(GIVEN INSTRUCTION):
Return the lines from the one that contains "check(parts)" through the one that contains "points = [vertex.co", both included, exactly as written and with nothing added.

____________

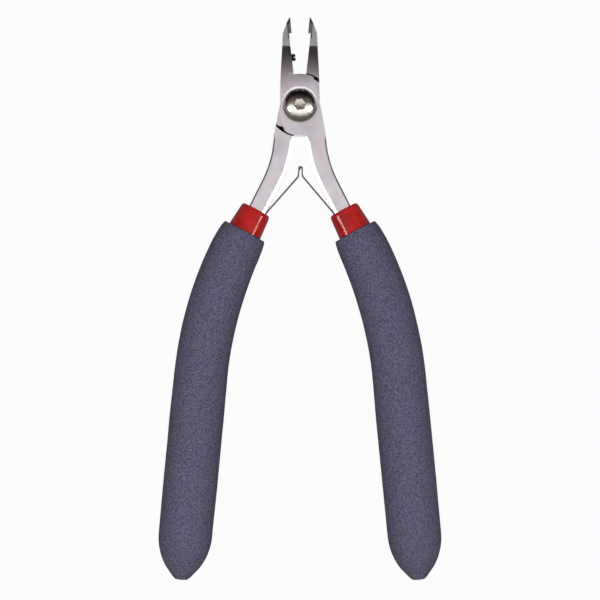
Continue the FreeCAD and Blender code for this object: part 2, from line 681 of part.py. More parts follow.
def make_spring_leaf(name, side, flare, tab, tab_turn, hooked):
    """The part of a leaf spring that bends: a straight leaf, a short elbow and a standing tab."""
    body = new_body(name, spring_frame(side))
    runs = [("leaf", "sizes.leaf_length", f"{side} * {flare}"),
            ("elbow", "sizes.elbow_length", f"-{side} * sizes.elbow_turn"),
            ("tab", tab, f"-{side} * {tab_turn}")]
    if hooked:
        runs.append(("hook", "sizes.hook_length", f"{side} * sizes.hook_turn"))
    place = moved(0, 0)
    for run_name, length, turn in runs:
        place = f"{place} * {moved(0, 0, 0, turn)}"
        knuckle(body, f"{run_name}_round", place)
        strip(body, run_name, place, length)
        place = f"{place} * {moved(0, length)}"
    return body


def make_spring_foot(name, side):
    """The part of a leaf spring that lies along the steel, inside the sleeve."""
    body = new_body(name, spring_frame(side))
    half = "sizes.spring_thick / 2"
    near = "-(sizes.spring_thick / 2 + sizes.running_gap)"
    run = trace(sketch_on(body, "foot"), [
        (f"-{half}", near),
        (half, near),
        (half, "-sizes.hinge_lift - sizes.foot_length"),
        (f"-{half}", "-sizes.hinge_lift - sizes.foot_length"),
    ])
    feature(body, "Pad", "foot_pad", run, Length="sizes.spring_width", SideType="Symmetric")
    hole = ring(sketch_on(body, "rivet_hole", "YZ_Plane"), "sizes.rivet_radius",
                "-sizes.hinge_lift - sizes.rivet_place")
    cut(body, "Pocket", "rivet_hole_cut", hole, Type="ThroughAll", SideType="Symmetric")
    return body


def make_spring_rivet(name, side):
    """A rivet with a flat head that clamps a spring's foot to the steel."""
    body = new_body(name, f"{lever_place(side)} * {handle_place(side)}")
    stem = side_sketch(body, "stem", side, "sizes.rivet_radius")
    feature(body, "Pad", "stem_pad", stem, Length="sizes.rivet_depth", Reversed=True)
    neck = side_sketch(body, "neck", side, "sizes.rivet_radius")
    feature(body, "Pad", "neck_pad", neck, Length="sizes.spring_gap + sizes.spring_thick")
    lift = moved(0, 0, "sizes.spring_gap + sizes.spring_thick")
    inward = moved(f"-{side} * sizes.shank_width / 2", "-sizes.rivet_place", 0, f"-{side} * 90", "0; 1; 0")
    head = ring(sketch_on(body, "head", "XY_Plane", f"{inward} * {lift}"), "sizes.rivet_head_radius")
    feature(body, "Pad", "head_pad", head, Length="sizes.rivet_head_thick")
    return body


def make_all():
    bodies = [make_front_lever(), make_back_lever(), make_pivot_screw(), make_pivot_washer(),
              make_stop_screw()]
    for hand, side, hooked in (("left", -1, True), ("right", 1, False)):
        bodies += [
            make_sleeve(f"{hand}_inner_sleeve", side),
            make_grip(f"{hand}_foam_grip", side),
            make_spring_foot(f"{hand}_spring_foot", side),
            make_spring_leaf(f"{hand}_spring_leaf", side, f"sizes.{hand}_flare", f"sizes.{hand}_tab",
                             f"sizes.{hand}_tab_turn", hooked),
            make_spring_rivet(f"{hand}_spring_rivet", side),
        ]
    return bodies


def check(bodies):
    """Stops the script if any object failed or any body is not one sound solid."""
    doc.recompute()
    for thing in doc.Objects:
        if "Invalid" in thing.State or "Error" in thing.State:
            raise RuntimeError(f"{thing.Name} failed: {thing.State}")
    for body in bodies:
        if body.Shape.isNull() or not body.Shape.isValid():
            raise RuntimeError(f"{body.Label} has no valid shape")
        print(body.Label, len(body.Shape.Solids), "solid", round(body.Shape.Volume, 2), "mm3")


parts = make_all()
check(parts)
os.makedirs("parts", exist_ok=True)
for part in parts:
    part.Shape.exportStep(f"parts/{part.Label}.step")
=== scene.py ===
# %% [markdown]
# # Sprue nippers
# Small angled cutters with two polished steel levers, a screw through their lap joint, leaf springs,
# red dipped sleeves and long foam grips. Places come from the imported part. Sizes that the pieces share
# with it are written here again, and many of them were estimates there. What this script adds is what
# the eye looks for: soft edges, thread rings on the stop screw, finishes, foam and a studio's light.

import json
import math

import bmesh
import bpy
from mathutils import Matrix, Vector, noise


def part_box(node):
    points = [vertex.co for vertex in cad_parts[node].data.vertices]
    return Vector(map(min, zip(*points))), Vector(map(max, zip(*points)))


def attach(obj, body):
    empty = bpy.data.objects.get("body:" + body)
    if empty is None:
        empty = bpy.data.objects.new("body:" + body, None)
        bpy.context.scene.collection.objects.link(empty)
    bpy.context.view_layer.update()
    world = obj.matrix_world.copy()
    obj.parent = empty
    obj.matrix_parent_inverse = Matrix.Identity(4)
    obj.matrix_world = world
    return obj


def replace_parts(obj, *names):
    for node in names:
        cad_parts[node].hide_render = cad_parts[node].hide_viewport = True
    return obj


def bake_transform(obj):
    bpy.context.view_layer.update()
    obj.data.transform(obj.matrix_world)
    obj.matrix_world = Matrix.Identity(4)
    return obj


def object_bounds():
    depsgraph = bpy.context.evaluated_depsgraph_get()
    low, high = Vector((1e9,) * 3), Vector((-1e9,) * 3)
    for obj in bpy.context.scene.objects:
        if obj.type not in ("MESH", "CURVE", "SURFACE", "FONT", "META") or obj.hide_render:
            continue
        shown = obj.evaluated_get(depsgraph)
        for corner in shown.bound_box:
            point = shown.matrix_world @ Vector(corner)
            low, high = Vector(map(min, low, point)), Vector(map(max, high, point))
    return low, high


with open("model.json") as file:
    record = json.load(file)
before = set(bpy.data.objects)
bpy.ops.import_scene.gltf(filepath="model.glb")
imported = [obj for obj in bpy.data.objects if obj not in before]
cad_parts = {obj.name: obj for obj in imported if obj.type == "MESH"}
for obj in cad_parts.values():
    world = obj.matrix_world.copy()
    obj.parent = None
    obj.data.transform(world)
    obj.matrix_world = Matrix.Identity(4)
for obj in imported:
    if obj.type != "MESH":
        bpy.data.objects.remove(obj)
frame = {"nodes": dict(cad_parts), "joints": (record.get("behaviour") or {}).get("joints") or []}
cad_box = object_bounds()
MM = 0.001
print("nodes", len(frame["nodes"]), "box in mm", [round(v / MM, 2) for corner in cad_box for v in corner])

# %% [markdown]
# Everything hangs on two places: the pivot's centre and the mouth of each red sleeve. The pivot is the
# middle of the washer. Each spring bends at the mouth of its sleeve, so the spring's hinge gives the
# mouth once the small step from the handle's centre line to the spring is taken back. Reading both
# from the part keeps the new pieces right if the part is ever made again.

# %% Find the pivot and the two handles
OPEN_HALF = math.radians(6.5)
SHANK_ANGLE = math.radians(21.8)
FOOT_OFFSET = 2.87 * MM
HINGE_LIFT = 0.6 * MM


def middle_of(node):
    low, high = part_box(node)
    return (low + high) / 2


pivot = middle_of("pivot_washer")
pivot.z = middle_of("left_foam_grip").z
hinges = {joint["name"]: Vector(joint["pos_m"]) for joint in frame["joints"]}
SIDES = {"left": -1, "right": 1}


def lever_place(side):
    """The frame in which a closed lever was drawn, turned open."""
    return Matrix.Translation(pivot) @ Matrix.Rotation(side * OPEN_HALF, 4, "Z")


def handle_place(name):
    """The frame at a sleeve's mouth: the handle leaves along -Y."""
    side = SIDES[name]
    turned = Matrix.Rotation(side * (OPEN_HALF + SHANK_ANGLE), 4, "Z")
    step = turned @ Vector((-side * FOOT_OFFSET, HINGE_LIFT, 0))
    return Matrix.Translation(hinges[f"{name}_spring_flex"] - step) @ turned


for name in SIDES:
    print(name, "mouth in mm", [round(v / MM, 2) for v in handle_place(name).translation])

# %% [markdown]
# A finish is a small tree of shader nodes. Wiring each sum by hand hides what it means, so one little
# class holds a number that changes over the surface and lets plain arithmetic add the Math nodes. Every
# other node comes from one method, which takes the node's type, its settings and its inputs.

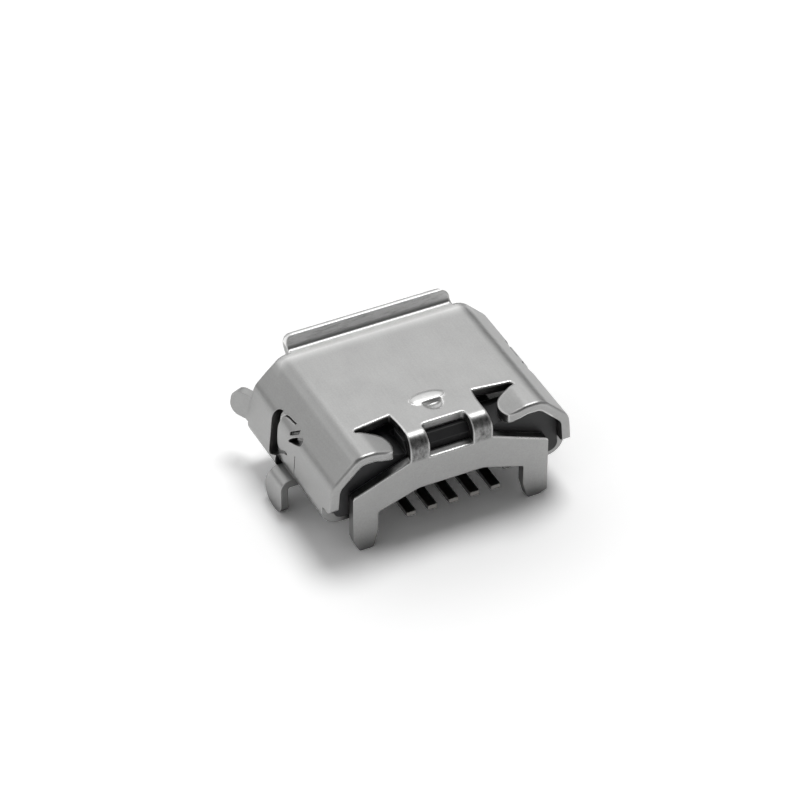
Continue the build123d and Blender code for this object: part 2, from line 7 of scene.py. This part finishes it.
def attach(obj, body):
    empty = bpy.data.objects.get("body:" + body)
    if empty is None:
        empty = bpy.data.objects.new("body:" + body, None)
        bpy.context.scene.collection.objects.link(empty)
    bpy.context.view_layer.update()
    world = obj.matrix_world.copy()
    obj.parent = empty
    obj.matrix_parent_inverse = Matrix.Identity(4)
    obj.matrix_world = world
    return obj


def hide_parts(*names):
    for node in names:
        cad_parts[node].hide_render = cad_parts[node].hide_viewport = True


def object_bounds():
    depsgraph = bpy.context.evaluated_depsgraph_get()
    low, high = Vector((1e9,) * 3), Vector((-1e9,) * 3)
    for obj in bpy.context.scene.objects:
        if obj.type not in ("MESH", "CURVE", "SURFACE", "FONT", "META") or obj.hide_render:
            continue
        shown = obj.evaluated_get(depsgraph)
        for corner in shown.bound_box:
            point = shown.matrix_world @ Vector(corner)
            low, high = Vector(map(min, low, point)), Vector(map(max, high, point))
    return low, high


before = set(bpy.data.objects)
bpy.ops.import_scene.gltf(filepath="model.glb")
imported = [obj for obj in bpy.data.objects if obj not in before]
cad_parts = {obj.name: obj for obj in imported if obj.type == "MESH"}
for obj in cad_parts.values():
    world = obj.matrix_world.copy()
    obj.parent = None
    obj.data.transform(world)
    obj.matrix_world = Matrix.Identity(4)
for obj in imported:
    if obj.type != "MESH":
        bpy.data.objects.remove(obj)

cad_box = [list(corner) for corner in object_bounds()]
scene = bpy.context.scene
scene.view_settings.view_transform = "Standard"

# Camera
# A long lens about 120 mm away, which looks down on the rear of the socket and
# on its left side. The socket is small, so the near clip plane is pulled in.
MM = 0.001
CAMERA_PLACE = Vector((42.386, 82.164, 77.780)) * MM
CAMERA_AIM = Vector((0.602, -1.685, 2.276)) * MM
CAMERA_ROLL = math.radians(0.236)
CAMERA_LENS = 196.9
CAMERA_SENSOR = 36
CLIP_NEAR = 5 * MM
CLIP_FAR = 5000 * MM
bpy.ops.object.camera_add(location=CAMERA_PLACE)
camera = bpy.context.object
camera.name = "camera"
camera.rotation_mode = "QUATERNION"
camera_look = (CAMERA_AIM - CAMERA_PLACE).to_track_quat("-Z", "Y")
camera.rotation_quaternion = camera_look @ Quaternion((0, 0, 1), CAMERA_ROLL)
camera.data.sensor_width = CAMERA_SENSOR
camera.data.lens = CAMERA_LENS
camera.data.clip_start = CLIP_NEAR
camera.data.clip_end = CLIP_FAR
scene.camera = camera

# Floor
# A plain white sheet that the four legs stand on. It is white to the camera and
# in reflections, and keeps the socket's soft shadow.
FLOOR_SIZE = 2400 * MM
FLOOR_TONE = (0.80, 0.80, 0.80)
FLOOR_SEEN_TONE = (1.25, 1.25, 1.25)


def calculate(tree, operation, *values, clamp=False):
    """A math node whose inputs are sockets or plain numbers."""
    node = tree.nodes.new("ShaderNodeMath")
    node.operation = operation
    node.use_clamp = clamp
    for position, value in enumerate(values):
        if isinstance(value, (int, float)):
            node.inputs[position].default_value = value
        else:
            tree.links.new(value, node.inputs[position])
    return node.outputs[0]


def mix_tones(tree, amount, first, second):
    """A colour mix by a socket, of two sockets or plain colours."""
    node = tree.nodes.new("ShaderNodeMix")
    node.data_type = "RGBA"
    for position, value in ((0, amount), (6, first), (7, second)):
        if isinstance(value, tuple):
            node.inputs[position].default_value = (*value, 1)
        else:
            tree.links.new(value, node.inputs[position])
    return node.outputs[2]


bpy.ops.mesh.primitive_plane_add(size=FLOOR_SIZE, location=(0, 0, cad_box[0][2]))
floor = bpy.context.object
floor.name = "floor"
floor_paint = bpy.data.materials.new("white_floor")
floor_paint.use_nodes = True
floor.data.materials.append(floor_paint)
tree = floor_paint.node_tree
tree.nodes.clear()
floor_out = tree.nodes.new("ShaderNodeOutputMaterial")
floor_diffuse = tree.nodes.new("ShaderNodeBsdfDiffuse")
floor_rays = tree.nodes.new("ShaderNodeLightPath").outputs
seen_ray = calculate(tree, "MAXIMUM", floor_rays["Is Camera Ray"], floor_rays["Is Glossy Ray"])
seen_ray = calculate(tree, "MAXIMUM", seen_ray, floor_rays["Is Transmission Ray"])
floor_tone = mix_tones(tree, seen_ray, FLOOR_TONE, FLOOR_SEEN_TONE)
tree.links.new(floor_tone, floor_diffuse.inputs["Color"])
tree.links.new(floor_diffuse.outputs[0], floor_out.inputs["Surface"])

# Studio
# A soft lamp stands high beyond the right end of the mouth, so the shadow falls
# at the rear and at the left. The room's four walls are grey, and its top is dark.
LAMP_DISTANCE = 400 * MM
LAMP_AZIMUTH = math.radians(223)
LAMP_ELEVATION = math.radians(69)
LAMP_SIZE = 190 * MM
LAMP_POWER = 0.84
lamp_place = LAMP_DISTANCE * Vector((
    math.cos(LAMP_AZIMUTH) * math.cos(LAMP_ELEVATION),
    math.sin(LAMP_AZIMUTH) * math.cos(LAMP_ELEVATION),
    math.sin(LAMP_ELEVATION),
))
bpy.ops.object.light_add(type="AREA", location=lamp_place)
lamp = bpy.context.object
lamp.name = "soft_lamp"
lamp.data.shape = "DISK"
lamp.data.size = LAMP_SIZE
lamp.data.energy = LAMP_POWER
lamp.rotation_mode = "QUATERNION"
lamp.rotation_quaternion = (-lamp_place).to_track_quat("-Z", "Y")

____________

(SOLUTION BELOW):
check(parts)
os.makedirs("parts", exist_ok=True)
for part in parts:
    part.Shape.exportStep(f"parts/{part.Label}.step")
=== scene.py ===
# %% [markdown]
# # Sprue nippers
# Small angled cutters with two polished steel levers, a screw through their lap joint, leaf springs,
# red dipped sleeves and long foam grips. Places come from the imported part. Sizes that the pieces share
# with it are written here again, and many of them were estimates there. What this script adds is what
# the eye looks for: soft edges, thread rings on the stop screw, finishes, foam and a studio's light.

import json
import math

import bmesh
import bpy
from mathutils import Matrix, Vector, noise


def part_box(node):
    points = [vertex.co for vertex in cad_parts[node].data.vertices]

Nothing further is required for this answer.